UHF tags are so inexpensive because they have a very small amount of memory. Whereas a high-frequency RFID tag commonly has 2 kilobytes of memory, a typical, low-cost UHF tag has only 64 bytes of memory—just enough to store a serial number. Data associated with that serial number is stored in a database that is accessible over the Internet.

“In UHF applications, the tag is almost always used like a license plate, a way to identify an object,” explains Snyder. “If you need specific information about what to do with that object, you have to communicate that serial number over a factory network to a device that knows what to do.”

The low cost of the tag makes them essentially disposable. “UHF allows you to attach the tag directly to the widget, whether it’s a pair of jeans or a tire or a sink,” says Heurich. “Now, that tag can walk out the door, and you don’t care because it’s only 10 cents.”

Snyder cautions engineers that inexpensive tags used for tracking cardboard boxes in retail and warehousing applications may not be appropriate for use in an assembly plant. They won’t survive a paint oven or a robotic welding line. More robust UHF tags will be more expensive.

Some manufacturers are also introducing UHF tags with more memory. “Siemens has one with just under 4 kilobytes of memory,” says Snyder. “There are some tags on the market with up to 8 kilobytes of memory. That gives you more room to store data beyond just a serial number. However, those tags may cost $15 to $20 or more, so you’re not using them willy-nilly.”

Better Readers

Whether for high frequency or UHF systems, readers have improved in recent years. Whereas readers for warehouse applications are typically equipped to communicate with a PC, readers for assembly applications usually connect with PLCs. As a result, readers can be set up to work with any industrial network, including Ethernet IP, Profinet, Modbus, CANopen or IO-Link.

Readers can also be equipped to handle more than one antenna. Some can handle up to 16 antennas. That can help reduce overall implementation costs.

“In the end, it can be less expensive, because now you have multiple read points coming back to one PLC, and PLCs are not inexpensive,” says Heurich. “More antennas give you the ability to cover a larger space, say a dock door. You can surround the dock door with four antennas, so you can read multiple tags much more quickly than you could with one antenna.”

Readers have also become easier to set up. “You can’t see radio waves, which makes aiming the antenna a challenge,” says Snyder. “In the past, that’s always been trial and error. There was not a lot data to help you position the antenna. Siemens UHF readers have a feature, called received signal strength indication, that puts a numerical value on signal strength from the tags.
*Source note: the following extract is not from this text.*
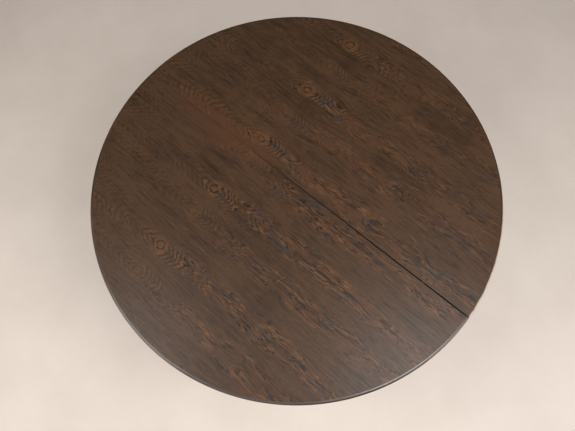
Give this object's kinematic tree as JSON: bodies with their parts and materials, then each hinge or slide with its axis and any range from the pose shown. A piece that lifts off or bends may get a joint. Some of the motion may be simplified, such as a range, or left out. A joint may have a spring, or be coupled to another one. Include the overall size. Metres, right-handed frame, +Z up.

That number is displayed on a Web-based system manager, so all you have to do is adjust the antenna to maximize that number.”

Another common setup challenge is deciding how much power to send out of the antenna. “As engineers, we always think, more power is better,” says Snyder. “But that usually gets you into trouble. You’ll be creating a bunch of reflections that you didn’t need to worry about. Our reader has a mode in which it incrementally increases power until it ‘sees’ a tag. In my experience, the recommended power level is always a fraction of what I thought it would be.”

RFID Checklist

First-time users can find the process of specifying and implementing an RFID system a bit overwhelming.

“Many engineers think an RFID reader is somehow responsible for knowing all their business rules and objectives,” says Jeffrey Snyder, product manager for industrial identification at Siemens Industry. “RFID can gather a lot of data on your operation, but what you do with that data is up to you. Often, engineers don’t understand that, and that’s where a lot of the cost and complexity come in.”

Before contacting an RFID supplier, assemblers should answer the following questions:

• What problem are you trying to solve?
• What will be identified? The product itself? A pallet? A tote?
• How is the item currently being identified?
• What type of environment will the RFID system be in? Will there be electrical noise, temperature extremes, high humidity or harsh chemicals?
• How many read stations will be needed?
• How many tags will be needed?
• How fast will the tags be moving?
• How far apart will the tags be?
• Will the RFID system be reporting to a PC or a PLC?
• What communications protocol will be used?
• What read range is needed?
• How much information will be transferred to and from the tags?
• How often will the tags be read and written to?
• Will more than one tag need to be read at the same time?
• Is there a size limitation to the tag?